> _GIVEN REQUEST_: What you return should match every record exactly, with the images removed.

┌─ SUPPLIED RECORDS

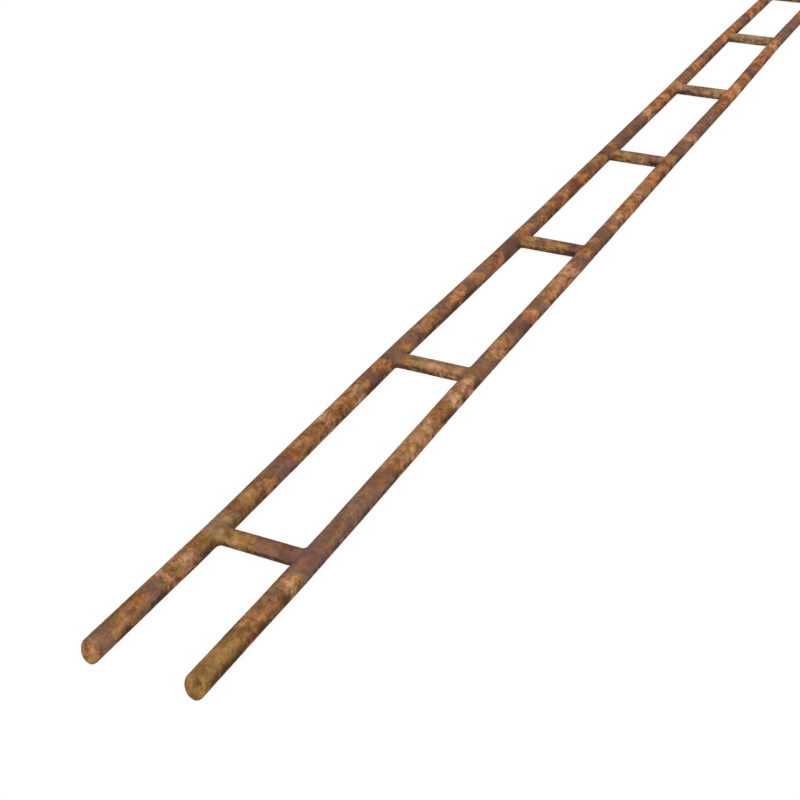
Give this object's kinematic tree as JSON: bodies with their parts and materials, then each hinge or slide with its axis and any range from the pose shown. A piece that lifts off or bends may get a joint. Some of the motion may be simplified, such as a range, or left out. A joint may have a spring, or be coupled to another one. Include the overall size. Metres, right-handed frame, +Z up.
{
  "type": "welded steel bar ladder",
  "caption": "Flat ladder of plain round steel bar: two parallel side bars joined by butt-welded cross bars at even spacing, ends cropped aslant, rusted all over.",
  "frame": {"origin": "midway between the side bars and half-way along them, on the floor that they lie on", "axes": "+Y along the side bars, +X across the ladder, +Z up from the floor"},
  "size_m": [0.08, 2, 0.014],
  "materials": {
    "rusted_steel": "bare hot-rolled round bar, rusted all over: dull ochre and tan rust with orange-brown and dark purple-brown patches, finely pitted"
  },
  "bodies": {
    "root": {"side_bar_left": "rusted_steel", "side_bar_right": "rusted_steel", "cross_bar_01": "rusted_steel", "cross_bar_02": "rusted_steel", "cross_bar_03": "rusted_steel", "cross_bar_04": "rusted_steel", "cross_bar_05": "rusted_steel", "cross_bar_06": "rusted_steel", "cross_bar_07": "rusted_steel", "cross_bar_08": "rusted_steel"}
  },
  "joints": []
}
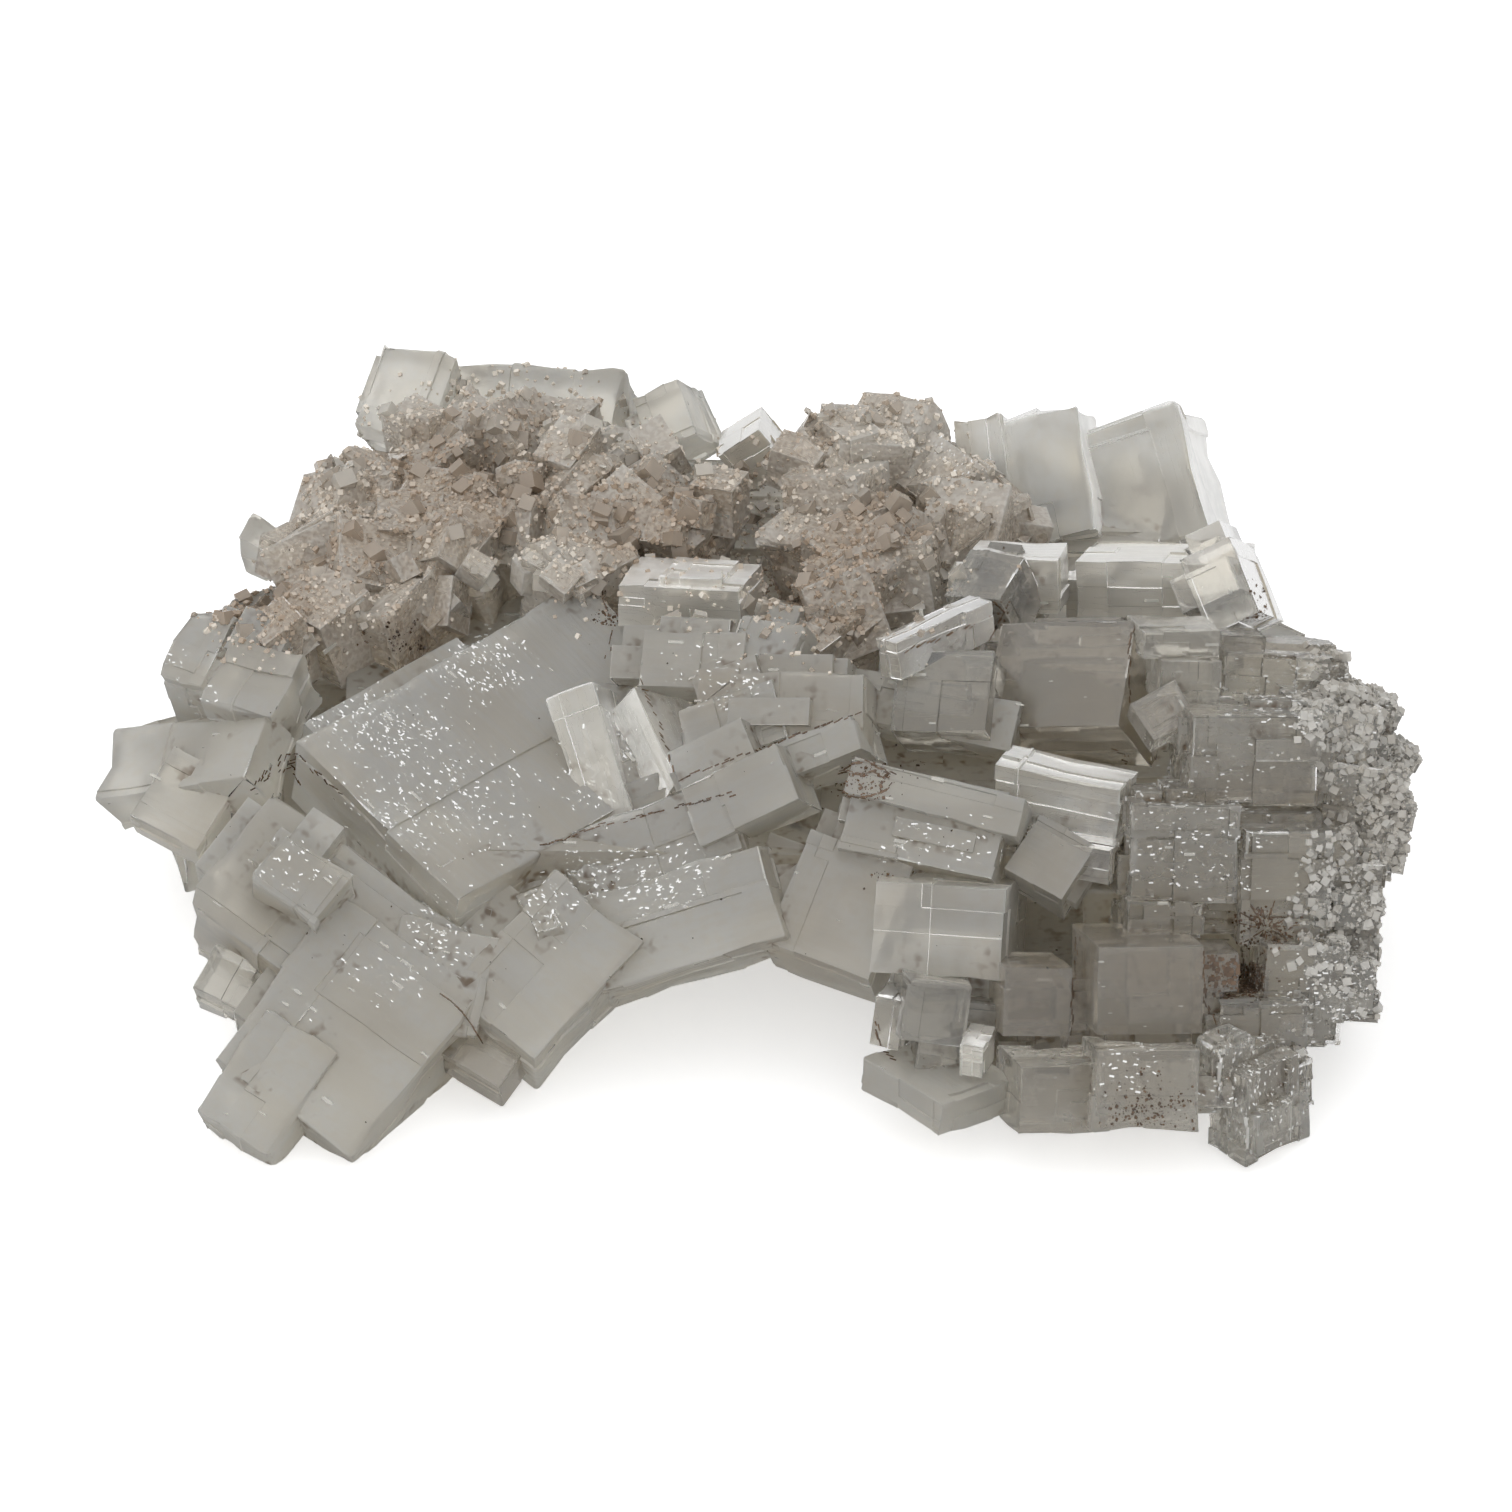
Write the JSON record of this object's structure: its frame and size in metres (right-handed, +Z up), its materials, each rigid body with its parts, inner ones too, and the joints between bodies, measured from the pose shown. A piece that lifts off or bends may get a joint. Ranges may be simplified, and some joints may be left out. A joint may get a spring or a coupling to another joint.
{
  "type": "halite cubic crystal cluster",
  "caption": "Cluster of see-through cubic salt crystals grown together around an arched front, with a crust of small cubes on top and a flat base to rest on.",
  "frame": {"origin": "middle of the footprint box on the flat base", "axes": "+X along the length of the cluster, toward the stepped right lobe; -Y is the front with the arched bay; +Z up"},
  "size_m": [0.2002, 0.1692, 0.0565],
  "materials": {
    "halite": "clear to milky, partly frosted, with brown clay stains"
  },
  "bodies": {
    "root": {"halite_cluster": "halite"}
  },
  "joints": []
}
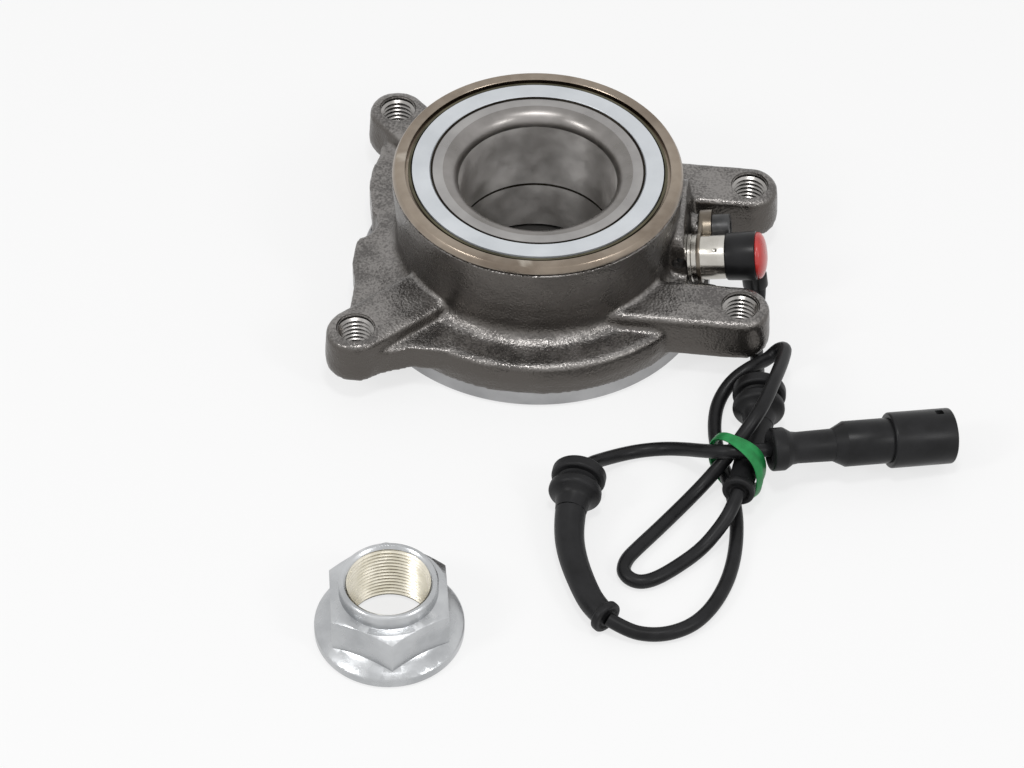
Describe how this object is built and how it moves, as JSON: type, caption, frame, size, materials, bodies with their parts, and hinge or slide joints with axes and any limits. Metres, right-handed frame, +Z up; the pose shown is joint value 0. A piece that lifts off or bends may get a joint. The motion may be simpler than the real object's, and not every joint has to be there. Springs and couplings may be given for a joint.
{
  "type": "wheel hub bearing unit",
  "caption": "Flanged wheel hub bearing unit with threaded ears, a wheel-speed sensor on a bundled lead, and a separate flanged axle nut.",
  "frame": {"origin": "on the bearing axis, at the foot of the locating spigot", "axes": "+Z up the bearing axis from the spigot to the open rim; +X towards the speed sensor, which sits between the two right-hand ears; +Y to the rear"},
  "size_m": [0.2091, 0.2464, 0.0524],
  "materials": {
    "forging": "shot-blasted forging, dark oxide",
    "bearing_steel": "ground steel",
    "ball_steel": "polished",
    "cage_plastic": "natural moulded polyamide",
    "toothed_steel": "pressed steel",
    "flinger_sheet": "bright rolled sheet",
    "carrier_sheet": "rolled sheet, tinted",
    "seal_rubber": "moulded",
    "moulding_black": "moulded",
    "sensor_metal": "nickel plated",
    "cap_red": "moulded",
    "screw_steel": "black oxide",
    "zinc_plate": "zinc plated",
    "cable_jacket": "extruded jacket",
    "grommet_rubber": "moulded",
    "connector_plastic": "moulded",
    "pin_metal": "tinned",
    "band_rubber": "elastic"
  },
  "bodies": {
    "housing": {"outer_ring": "forging", "seal_carrier_upper": "carrier_sheet", "seal_carrier_lower": "carrier_sheet", "seal_lip_upper": "seal_rubber", "seal_lip_lower": "seal_rubber", "sensor_probe": "moulding_black", "sensor_o_ring": "seal_rubber", "sensor_sleeve": "sensor_metal", "sensor_moulding": "moulding_black", "sensor_cap": "cap_red", "sensor_bracket": "sensor_metal", "sensor_screw": "screw_steel", "cable_sensor": "cable_jacket", "cable_middle": "cable_jacket", "cable_connector": "cable_jacket", "grommet_sensor": "grommet_rubber", "grommet_connector": "grommet_rubber", "sleeve_sensor": "grommet_rubber", "sleeve_connector": "grommet_rubber", "connector_boot": "grommet_rubber", "connector_shell": "connector_plastic", "connector_insert": "connector_plastic", "connector_pins": "pin_metal", "rubber_band": "band_rubber"},
    "hub_race": {"inner_ring_upper": "bearing_steel", "inner_ring_lower": "bearing_steel", "flinger_upper": "flinger_sheet", "flinger_lower": "flinger_sheet", "tone_ring": "toothed_steel"},
    "balls_set_upper": {"cage_upper": "cage_plastic", "balls_upper": "ball_steel"},
    "balls_set_lower": {"cage_lower": "cage_plastic", "balls_lower": "ball_steel"},
    "axle_nut": {"hub_nut": "zinc_plate"}
  },
  "joints": [
    {"name": "hub_spin", "type": "hinge", "parent": "housing", "child": "hub_race", "pos_m": [0, 0, 0.02], "axis": [0, 0, 1], "continuous": true},
    {"name": "upper_row_spin", "type": "hinge", "parent": "housing", "child": "balls_set_upper", "pos_m": [0, 0, 0.0395], "axis": [0, 0, 1], "continuous": true},
    {"name": "lower_row_spin", "type": "hinge", "parent": "housing", "child": "balls_set_lower", "pos_m": [0, 0, 0.0112], "axis": [0, 0, 1], "continuous": true},
    {"name": "nut_lift", "type": "slide", "parent": "housing", "child": "axle_nut", "axis": [0, 0, 1], "range_m": [0, 0.06]}
  ],
  "couplings": [
    {"joint": "upper_row_spin", "follows": "hub_spin", "ratio": 0.4388},
    {"joint": "lower_row_spin", "follows": "hub_spin", "ratio": 0.4388}
  ]
}
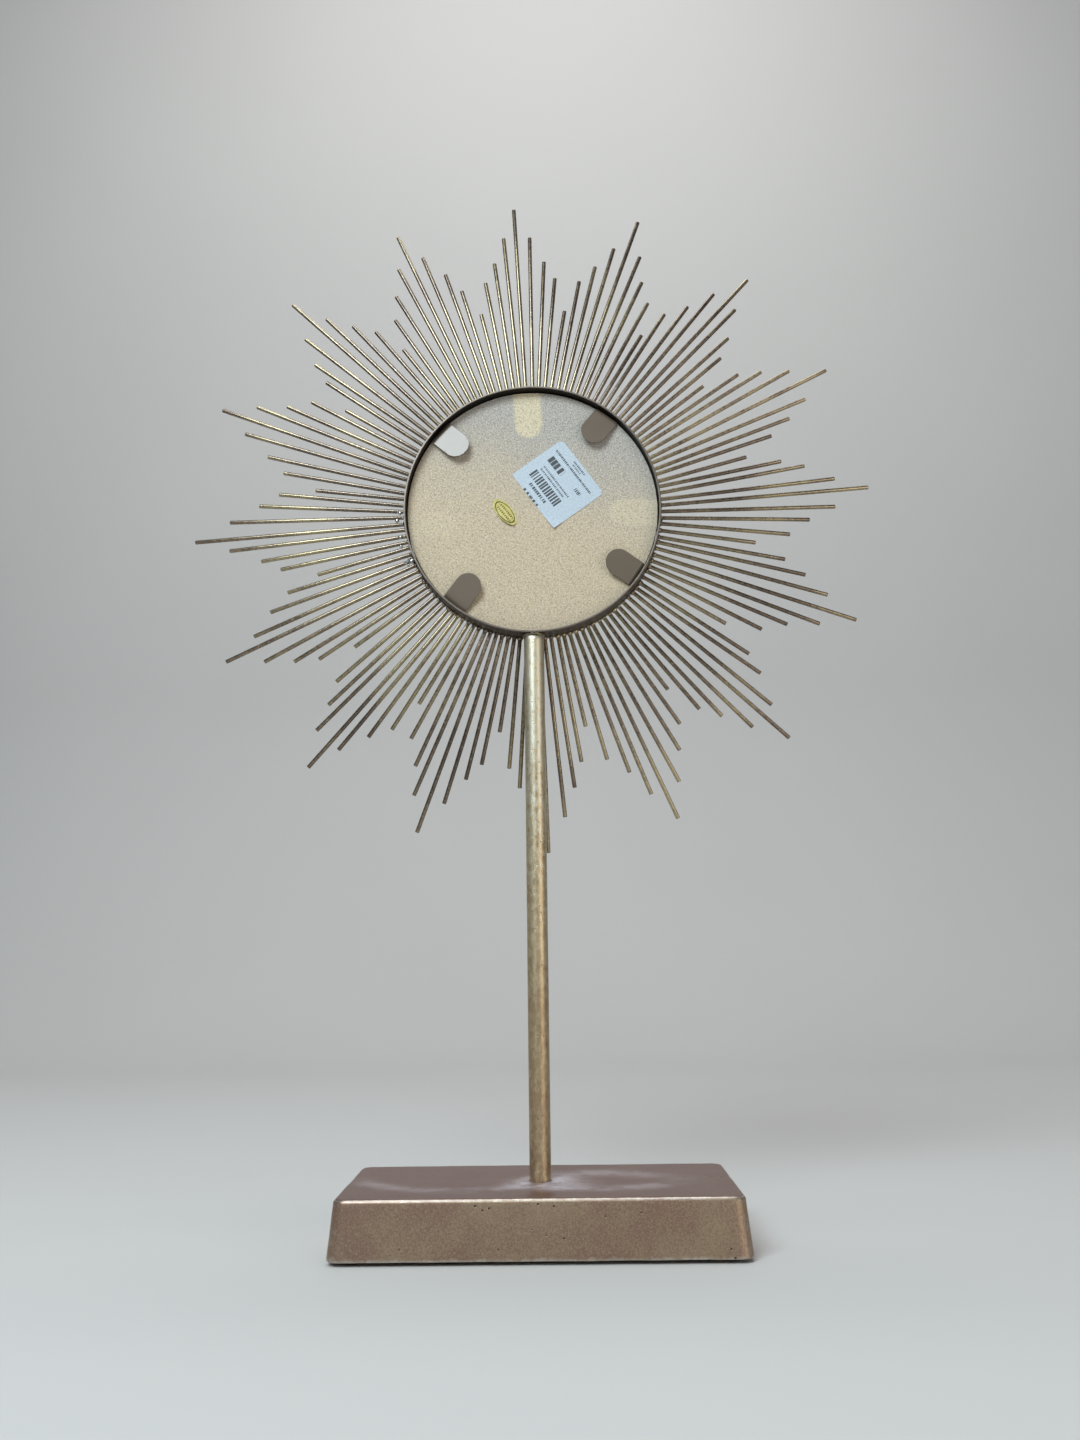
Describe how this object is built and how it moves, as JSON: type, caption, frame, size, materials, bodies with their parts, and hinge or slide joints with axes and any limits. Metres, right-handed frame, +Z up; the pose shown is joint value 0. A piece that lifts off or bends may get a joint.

└─

> _REPLY TO THE EXERCISE_:
Give this object's kinematic tree as JSON: bodies with their parts and materials, then each hinge or slide with its axis and any range from the pose shown. A piece that lifts off or bends may get a joint. Some of the motion may be simplified, such as a range, or left out. A joint may have a spring, or be coupled to another one. Include the overall size. Metres, right-handed frame, +Z up.
{
  "type": "welded steel bar ladder",
  "caption": "Flat ladder of plain round steel bar: two parallel side bars joined by butt-welded cross bars at even spacing, ends cropped aslant, rusted all over.",
  "frame": {"origin": "midway between the side bars and half-way along them, on the floor that they lie on", "axes": "+Y along the side bars, +X across the ladder, +Z up from the floor"},
  "size_m": [0.08, 2, 0.014],
  "materials": {
    "rusted_steel": "bare hot-rolled round bar, rusted all over: dull ochre and tan rust with orange-brown and dark purple-brown patches, finely pitted"
  },
  "bodies": {
    "root": {"side_bar_left": "rusted_steel", "side_bar_right": "rusted_steel", "cross_bar_01": "rusted_steel", "cross_bar_02": "rusted_steel", "cross_bar_03": "rusted_steel", "cross_bar_04": "rusted_steel", "cross_bar_05": "rusted_steel", "cross_bar_06": "rusted_steel", "cross_bar_07": "rusted_steel", "cross_bar_08": "rusted_steel"}
  },
  "joints": []
}
Write the JSON record of this object's structure: its frame and size in metres (right-handed, +Z up), its materials, each rigid body with its parts, inner ones too, and the joints between bodies, measured from the pose shown. A piece that lifts off or bends may get a joint. Ranges may be simplified, and some joints may be left out. A joint may get a spring or a coupling to another joint.
{
  "type": "halite cubic crystal cluster",
  "caption": "Cluster of see-through cubic salt crystals grown together around an arched front, with a crust of small cubes on top and a flat base to rest on.",
  "frame": {"origin": "middle of the footprint box on the flat base", "axes": "+X along the length of the cluster, toward the stepped right lobe; -Y is the front with the arched bay; +Z up"},
  "size_m": [0.2002, 0.1692, 0.0565],
  "materials": {
    "halite": "clear to milky, partly frosted, with brown clay stains"
  },
  "bodies": {
    "root": {"halite_cluster": "halite"}
  },
  "joints": []
}
Describe how this object is built and how it moves, as JSON: type, caption, frame, size, materials, bodies with their parts, and hinge or slide joints with axes and any limits. Metres, right-handed frame, +Z up; the pose shown is joint value 0. A piece that lifts off or bends may get a joint. The motion may be simpler than the real object's, and not every joint has to be there. Springs and couplings may be given for a joint.
{
  "type": "wheel hub bearing unit",
  "caption": "Flanged wheel hub bearing unit with threaded ears, a wheel-speed sensor on a bundled lead, and a separate flanged axle nut.",
  "frame": {"origin": "on the bearing axis, at the foot of the locating spigot", "axes": "+Z up the bearing axis from the spigot to the open rim; +X towards the speed sensor, which sits between the two right-hand ears; +Y to the rear"},
  "size_m": [0.2091, 0.2464, 0.0524],
  "materials": {
    "forging": "shot-blasted forging, dark oxide",
    "bearing_steel": "ground steel",
    "ball_steel": "polished",
    "cage_plastic": "natural moulded polyamide",
    "toothed_steel": "pressed steel",
    "flinger_sheet": "bright rolled sheet",
    "carrier_sheet": "rolled sheet, tinted",
    "seal_rubber": "moulded",
    "moulding_black": "moulded",
    "sensor_metal": "nickel plated",
    "cap_red": "moulded",
    "screw_steel": "black oxide",
    "zinc_plate": "zinc plated",
    "cable_jacket": "extruded jacket",
    "grommet_rubber": "moulded",
    "connector_plastic": "moulded",
    "pin_metal": "tinned",
    "band_rubber": "elastic"
  },
  "bodies": {
    "housing": {"outer_ring": "forging", "seal_carrier_upper": "carrier_sheet", "seal_carrier_lower": "carrier_sheet", "seal_lip_upper": "seal_rubber", "seal_lip_lower": "seal_rubber", "sensor_probe": "moulding_black", "sensor_o_ring": "seal_rubber", "sensor_sleeve": "sensor_metal", "sensor_moulding": "moulding_black", "sensor_cap": "cap_red", "sensor_bracket": "sensor_metal", "sensor_screw": "screw_steel", "cable_sensor": "cable_jacket", "cable_middle": "cable_jacket", "cable_connector": "cable_jacket", "grommet_sensor": "grommet_rubber", "grommet_connector": "grommet_rubber", "sleeve_sensor": "grommet_rubber", "sleeve_connector": "grommet_rubber", "connector_boot": "grommet_rubber", "connector_shell": "connector_plastic", "connector_insert": "connector_plastic", "connector_pins": "pin_metal", "rubber_band": "band_rubber"},
    "hub_race": {"inner_ring_upper": "bearing_steel", "inner_ring_lower": "bearing_steel", "flinger_upper": "flinger_sheet", "flinger_lower": "flinger_sheet", "tone_ring": "toothed_steel"},
    "balls_set_upper": {"cage_upper": "cage_plastic", "balls_upper": "ball_steel"},
    "balls_set_lower": {"cage_lower": "cage_plastic", "balls_lower": "ball_steel"},
    "axle_nut": {"hub_nut": "zinc_plate"}
  },
  "joints": [
    {"name": "hub_spin", "type": "hinge", "parent": "housing", "child": "hub_race", "pos_m": [0, 0, 0.02], "axis": [0, 0, 1], "continuous": true},
    {"name": "upper_row_spin", "type": "hinge", "parent": "housing", "child": "balls_set_upper", "pos_m": [0, 0, 0.0395], "axis": [0, 0, 1], "continuous": true},
    {"name": "lower_row_spin", "type": "hinge", "parent": "housing", "child": "balls_set_lower", "pos_m": [0, 0, 0.0112], "axis": [0, 0, 1], "continuous": true},
    {"name": "nut_lift", "type": "slide", "parent": "housing", "child": "axle_nut", "axis": [0, 0, 1], "range_m": [0, 0.06]}
  ],
  "couplings": [
    {"joint": "upper_row_spin", "follows": "hub_spin", "ratio": 0.4388},
    {"joint": "lower_row_spin", "follows": "hub_spin", "ratio": 0.4388}
  ]
}
Describe how this object is built and how it moves, as JSON: type, caption, frame, size, materials, bodies with their parts, and hinge or slide joints with axes and any limits. Metres, right-handed frame, +Z up; the pose shown is joint value 0. A piece that lifts off or bends may get a joint.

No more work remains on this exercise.